Two and a half weeks later, the Associated Press has gotten around to deleting a tweet that misrepresented the AP’s own reporting, which was heavily slanted to begin with. The AP’s story drew a questionable distinction between Hillary Clinton’s meetings with government officials and meetings with heads of non-governmental organizations in order to claim that donors to the Clinton Foundation were a bigger part of her meeting schedule than they actually were. Then the article was tweeted out without even the partial context it eventually got around to providing, leading to a blatantly false tweet, and the AP refused to correct the record. Until now.
The tweet omitted the important distinction between discretionary meetings and official meetings. It read:
BREAKING: AP analysis: More than half those who met Clinton as Cabinet secretary gave money to Clinton Foundation.
It now will be replaced by a tweet that says:
AP review: Many of the discretionary meetings Clinton had at State were with people who gave to Clinton Foundation. apne.ws/...
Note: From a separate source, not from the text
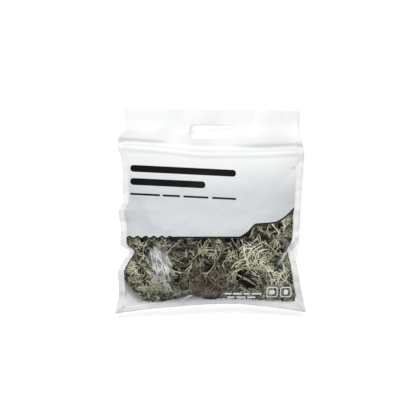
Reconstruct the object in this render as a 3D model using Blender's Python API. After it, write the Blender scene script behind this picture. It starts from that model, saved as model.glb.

The delete-and-replace comes with a wholesale reconsideration of how the AP will handle deleting and correcting misleading or mistaken tweets. But note that “discretionary meetings” language—the AP is pointedly standing by part of what was wrong with its story to begin with. The secretary of state doesn’t only meet with government officials, and many meetings with government officials are discretionary. It’s not like the secretary just goes ahead and meets with any official of any nation who puts in a request—discretion is employed there, too. And meetings with representatives of major NGOs are an important part of the job, as well, as Mark Sumner detailed at the time.
The AP has—way too late—corrected its most egregious sin by removing a flatly false tweet. But it also needs to take a hard look at the mentality that led to an article that massaged the results of an investigation into who Clinton met with until there was an implication of scandal. Pro tip, guys: When you’re using a Nobel Peace Prize-winning recipient of a Presidential Medal of Freedom and a Congressional Gold Medal as an example of someone it’s scandalous to meet with, you’re trying way, way too hard to create scandal.